If a call option is exercised, the writer realizes a gain or loss from the sale
of the underlying security.

     The Fund may also purchase put options to hedge against a decline in the
market value of its equity holdings. By buying a put the Fund has a right to
sell the underlying security at the exercise price, thus limiting the Fund's
risk of loss through a decline in the market value of the security until the put
option expires. The amount of any appreciation in the value of the underlying
security will be offset partially by the amount of the premium paid for the put
option and any related transaction costs. Prior to its expiration, a put option
may be sold in a closing sale transaction, and profit or loss from the sale will
depend or whether the amount received is more or less than the premium paid for
the put option plus the related transaction cost. A closing sale transaction
cancels out the Fund's position as the purchaser of an option by means of an
offsetting sale of an identical option prior to the expiration of the option it
has purchased.

                                       3
<PAGE>
     The Fund also may engage in transactions in stock index options and
futures. A futures contract is an agreement between two parties to buy and sell
a security or, in the case of an index-based futures contract, to make and
accept a cash settlement for a set price on a future date. A majority of
transactions in futures contracts, however, do not result in the actual delivery
of the underlying instrument or cash settlement but are settled through
liquidation, i.e., by entering into an offsetting transaction. Futures contracts
have been designed by boards of trade which have been designated "contracts
markets" by the Commodity Futures Trading Commission ("CFTC").
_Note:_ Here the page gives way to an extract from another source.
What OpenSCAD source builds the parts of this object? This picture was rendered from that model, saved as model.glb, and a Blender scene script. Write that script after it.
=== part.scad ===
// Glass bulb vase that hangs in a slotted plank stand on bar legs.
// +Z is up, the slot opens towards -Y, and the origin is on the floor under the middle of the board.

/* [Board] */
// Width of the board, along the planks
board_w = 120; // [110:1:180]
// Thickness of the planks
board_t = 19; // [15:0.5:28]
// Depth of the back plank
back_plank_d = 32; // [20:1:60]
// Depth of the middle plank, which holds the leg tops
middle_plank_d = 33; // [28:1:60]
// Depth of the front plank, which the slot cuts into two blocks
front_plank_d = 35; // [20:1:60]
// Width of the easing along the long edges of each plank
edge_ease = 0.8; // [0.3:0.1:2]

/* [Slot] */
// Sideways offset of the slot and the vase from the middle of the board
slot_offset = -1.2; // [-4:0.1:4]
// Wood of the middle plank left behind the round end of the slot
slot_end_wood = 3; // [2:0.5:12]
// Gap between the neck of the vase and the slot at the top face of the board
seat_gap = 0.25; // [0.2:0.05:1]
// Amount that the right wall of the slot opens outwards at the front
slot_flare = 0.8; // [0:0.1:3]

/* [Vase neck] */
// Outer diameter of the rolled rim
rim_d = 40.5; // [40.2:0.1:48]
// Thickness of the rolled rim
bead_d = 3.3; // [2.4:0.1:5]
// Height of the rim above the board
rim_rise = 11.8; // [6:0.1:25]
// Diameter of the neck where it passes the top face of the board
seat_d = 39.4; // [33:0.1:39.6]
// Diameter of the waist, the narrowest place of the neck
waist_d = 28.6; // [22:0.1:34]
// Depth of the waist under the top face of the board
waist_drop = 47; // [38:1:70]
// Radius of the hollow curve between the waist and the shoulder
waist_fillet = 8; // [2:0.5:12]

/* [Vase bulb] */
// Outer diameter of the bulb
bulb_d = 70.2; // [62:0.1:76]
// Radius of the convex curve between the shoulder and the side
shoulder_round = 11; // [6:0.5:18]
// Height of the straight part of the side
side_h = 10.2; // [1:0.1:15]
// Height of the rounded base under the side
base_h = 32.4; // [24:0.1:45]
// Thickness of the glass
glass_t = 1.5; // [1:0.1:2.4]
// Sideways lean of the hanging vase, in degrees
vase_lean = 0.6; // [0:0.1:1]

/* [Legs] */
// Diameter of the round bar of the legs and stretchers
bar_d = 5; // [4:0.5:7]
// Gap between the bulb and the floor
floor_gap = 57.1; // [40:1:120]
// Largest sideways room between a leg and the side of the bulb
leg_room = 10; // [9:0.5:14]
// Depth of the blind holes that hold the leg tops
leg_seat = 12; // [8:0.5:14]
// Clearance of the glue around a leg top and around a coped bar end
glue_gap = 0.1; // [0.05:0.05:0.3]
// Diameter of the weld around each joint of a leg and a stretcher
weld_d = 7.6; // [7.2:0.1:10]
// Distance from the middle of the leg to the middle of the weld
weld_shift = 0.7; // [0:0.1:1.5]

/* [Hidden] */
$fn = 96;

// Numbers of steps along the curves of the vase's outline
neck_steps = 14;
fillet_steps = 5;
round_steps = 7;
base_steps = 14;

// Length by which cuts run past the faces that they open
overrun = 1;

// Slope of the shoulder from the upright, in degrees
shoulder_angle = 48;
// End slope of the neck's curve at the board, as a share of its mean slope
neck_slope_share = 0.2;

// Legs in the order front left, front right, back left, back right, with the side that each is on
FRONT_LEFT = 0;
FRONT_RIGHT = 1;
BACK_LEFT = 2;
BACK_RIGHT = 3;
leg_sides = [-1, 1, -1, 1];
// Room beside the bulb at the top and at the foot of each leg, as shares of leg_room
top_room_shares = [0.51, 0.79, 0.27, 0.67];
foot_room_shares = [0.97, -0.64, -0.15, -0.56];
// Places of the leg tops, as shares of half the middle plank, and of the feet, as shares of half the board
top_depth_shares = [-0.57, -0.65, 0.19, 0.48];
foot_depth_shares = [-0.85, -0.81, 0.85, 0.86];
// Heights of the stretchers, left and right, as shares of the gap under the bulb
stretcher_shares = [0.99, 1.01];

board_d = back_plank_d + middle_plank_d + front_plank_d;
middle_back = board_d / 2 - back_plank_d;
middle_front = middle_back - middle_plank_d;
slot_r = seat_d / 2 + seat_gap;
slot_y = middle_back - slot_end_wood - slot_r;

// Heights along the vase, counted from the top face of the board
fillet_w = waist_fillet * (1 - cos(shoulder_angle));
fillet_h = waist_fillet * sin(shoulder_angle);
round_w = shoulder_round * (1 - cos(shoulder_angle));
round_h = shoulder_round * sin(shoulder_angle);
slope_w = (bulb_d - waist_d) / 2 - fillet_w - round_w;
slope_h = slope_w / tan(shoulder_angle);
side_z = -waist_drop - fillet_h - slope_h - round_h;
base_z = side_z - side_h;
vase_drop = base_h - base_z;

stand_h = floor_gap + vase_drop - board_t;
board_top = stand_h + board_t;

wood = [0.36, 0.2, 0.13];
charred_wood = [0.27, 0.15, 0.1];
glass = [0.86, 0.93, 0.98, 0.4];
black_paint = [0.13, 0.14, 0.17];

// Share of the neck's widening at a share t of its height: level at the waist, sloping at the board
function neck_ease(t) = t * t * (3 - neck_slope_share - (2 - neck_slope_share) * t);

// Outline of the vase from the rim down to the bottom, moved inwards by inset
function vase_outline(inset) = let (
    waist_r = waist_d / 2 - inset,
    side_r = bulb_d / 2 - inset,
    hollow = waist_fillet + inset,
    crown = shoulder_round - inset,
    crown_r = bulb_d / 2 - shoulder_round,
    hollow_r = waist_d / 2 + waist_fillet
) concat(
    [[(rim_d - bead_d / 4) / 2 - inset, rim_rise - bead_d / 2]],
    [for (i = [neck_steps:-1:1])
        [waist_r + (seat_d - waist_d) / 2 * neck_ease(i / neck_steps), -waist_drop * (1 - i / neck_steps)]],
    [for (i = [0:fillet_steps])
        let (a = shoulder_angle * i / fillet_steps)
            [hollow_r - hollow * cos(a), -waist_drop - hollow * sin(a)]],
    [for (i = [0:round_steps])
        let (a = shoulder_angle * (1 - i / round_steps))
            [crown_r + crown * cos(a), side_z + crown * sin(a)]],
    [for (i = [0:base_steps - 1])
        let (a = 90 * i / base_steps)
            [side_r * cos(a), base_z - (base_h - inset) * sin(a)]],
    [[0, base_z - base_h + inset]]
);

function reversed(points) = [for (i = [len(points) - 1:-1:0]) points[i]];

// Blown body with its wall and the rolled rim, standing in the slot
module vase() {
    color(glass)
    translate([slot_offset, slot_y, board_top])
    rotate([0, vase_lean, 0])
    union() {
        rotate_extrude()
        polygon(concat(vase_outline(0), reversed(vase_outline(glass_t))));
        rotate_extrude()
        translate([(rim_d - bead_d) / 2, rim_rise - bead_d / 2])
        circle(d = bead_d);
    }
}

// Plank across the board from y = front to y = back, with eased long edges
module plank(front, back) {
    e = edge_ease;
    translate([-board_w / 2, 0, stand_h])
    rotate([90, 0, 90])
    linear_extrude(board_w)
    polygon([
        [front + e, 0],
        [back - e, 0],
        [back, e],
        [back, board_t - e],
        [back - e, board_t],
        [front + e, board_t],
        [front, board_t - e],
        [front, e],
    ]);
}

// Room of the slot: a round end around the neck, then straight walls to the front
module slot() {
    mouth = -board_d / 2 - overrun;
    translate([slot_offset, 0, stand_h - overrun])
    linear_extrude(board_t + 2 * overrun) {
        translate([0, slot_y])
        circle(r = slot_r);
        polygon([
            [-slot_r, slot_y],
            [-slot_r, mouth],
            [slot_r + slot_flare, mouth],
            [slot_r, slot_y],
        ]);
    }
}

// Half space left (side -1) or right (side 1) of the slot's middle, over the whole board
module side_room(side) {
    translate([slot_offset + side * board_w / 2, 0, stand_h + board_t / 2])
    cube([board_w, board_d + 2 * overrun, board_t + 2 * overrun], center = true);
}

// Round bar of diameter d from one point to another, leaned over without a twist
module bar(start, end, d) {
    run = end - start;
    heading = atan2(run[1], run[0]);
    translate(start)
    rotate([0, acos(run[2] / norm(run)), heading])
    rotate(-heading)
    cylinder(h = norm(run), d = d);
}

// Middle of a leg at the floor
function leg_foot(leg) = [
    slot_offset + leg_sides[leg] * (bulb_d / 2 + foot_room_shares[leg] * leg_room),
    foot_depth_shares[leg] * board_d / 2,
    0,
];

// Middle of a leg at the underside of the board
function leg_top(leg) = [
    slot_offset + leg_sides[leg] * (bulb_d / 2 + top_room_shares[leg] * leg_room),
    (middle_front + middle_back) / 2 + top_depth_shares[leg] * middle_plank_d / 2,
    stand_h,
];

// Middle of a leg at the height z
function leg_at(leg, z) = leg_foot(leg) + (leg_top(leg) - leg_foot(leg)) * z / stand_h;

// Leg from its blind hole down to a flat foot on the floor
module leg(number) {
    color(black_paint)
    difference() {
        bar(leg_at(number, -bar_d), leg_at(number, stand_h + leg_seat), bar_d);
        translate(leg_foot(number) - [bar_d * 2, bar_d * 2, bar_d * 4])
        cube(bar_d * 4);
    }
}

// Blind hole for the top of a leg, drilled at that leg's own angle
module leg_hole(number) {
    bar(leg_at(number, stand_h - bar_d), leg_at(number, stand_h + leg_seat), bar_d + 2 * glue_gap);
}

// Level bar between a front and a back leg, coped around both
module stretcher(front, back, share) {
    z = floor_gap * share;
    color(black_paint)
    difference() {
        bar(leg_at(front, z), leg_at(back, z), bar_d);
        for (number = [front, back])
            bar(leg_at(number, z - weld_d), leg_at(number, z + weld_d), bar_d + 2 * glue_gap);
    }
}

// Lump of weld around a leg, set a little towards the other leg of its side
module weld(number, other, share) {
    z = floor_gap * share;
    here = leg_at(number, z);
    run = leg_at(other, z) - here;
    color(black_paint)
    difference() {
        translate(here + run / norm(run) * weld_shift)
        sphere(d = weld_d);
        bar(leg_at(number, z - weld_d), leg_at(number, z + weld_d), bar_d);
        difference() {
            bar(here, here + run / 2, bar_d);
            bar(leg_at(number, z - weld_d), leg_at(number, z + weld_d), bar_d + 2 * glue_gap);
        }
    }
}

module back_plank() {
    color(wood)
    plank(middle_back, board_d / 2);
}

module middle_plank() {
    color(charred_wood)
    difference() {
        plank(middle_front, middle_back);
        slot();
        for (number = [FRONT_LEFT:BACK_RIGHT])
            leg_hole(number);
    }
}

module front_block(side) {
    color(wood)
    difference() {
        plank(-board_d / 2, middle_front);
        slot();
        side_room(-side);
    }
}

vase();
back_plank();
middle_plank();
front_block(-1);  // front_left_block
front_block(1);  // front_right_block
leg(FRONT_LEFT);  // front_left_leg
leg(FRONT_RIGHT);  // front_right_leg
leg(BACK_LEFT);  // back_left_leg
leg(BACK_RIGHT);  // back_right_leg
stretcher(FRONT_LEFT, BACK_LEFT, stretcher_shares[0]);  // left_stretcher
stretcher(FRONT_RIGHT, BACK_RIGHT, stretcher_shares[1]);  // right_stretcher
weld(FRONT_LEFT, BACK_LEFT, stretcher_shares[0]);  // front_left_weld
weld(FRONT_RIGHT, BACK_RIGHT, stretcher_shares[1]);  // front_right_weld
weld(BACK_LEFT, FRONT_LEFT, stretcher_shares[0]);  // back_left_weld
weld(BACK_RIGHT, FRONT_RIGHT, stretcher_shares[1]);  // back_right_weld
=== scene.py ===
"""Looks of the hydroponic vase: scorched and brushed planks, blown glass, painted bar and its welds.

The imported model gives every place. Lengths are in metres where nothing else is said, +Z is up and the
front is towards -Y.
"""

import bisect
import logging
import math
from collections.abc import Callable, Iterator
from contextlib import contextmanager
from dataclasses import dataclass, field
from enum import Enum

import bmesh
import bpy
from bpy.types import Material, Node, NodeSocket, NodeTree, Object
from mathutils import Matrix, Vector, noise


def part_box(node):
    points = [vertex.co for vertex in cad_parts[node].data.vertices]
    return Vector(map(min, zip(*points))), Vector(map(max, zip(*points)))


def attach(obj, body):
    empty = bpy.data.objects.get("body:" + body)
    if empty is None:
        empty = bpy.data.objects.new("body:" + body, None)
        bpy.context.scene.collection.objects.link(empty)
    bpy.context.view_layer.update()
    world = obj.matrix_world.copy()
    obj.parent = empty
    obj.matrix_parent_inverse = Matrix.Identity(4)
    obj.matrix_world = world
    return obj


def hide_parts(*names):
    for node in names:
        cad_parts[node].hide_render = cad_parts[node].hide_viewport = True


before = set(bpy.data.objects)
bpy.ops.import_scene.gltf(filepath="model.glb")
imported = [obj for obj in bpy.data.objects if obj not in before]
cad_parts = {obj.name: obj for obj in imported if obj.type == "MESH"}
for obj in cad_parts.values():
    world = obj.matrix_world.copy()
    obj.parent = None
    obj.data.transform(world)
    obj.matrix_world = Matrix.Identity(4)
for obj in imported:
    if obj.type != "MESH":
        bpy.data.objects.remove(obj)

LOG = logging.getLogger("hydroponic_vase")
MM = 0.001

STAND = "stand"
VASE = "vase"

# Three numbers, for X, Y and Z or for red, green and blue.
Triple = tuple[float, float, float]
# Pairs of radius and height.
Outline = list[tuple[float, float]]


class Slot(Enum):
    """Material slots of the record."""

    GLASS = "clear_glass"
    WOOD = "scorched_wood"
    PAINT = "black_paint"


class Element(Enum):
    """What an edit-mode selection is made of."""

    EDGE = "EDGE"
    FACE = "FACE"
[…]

     The purchase or sale of a futures contract differs from the purchase or
sale of a security in that no price or premium is paid or received. Instead, an
amount of cash or securities acceptable to the broker and the relevant contract
market, which varies, but is generally about 5% of the contract amount, must be
deposited with the broker. This amount is known as "initial margin" and
represents a "good faith" deposit assuring the performance of both the purchaser
and seller under the futures contract. Subsequent payments to and from the
broker, called "variation margin," are required to be made on a daily basis as
the price of the futures contracts fluctuates making the long and short
positions in the futures contracts more or less valuable, a process known as
"mark to the market." At any time prior to the settlement date of the futures
contract, the position may be closed out by taking an opposite position which
will operate to terminate the position in the futures contract. A final
determination of variation margin is then made, additional cash is required to
be paid to or released by the broker and the purchaser realizes a loss or gain.
In addition, a nominal commission is paid on each completed sale transaction.

     The Fund has received an order from the Securities and Exchange Commission
exempting it from the provisions of Section 17(f) and Section 18(f) of the
Investment Company Act of 1940, as amended (the "Investment Company Act"), in
connection with its strategy of investing in futures contracts. Section 17(f)
relates to the custody of securities and other assets of an investment company
and may be deemed to prohibit certain arrangements between the Fund and
commodities brokers with respect to initial and variation margin. Section 18(f)
of the Investment Company Act prohibits an open-end investment company such as
the Fund from issuing a "senior security" other than a borrowing from a bank.
The staff of the Securities and Exchange Commission has in the past indicated
that a futures contract may be a "senior security" under the Investment Company
Act.

     Risk Factors in Options and Futures Transactions. Utilization of futures
transactions involves the risk of imperfect correlation in movements in the
price of futures contracts and movements in the price of the currency which is
the subject of the hedge. If the price of the futures contract moves more or
less than the price of the currency, the Fund will experience a gain or loss
which will not be completely offset by movements in the price of the currency
which is the subject of the hedge.

     Prior to exercise or expiration, an exchange-traded option position can
only be terminated by entering into a closing purchase or sale transaction. This
requires a secondary market on an exchange for call or put options of the same
series. The Fund will enter into an option or futures transaction on an exchange
only if there appears to be a liquid secondary market for such options or
futures. However, there can be no assurance that a liquid secondary market will
exist for any particular call or put option or futures contract at any specific
time. Thus, it may not be possible to close an option or futures position. The
Fund will acquire only over-the-counter options for which management believes
the Fund can receive on each business day a bid or offer. In the case of a
futures position or an option on a futures position written by the Fund, in the
event of adverse price movements, the Fund would continue to be
                                       4
<PAGE>
required to make daily cash payments of variation margin. In such situations, if
the Fund has insufficient cash, it may have to sell portfolio securities to meet
daily variation margin requirements at a time when it may be disadvantageous to
do so. In addition, the Fund may be required to take or make delivery of the
currency underlying futures contracts it holds. The inability to close options
and futures positions also could have an adverse impact on the Fund's ability to
effectively hedge its portfolio. There is also the risk of loss by the Fund of
margin deposits in the event of bankruptcy of a broker with whom the Fund has an
open position in a futures contract or related option.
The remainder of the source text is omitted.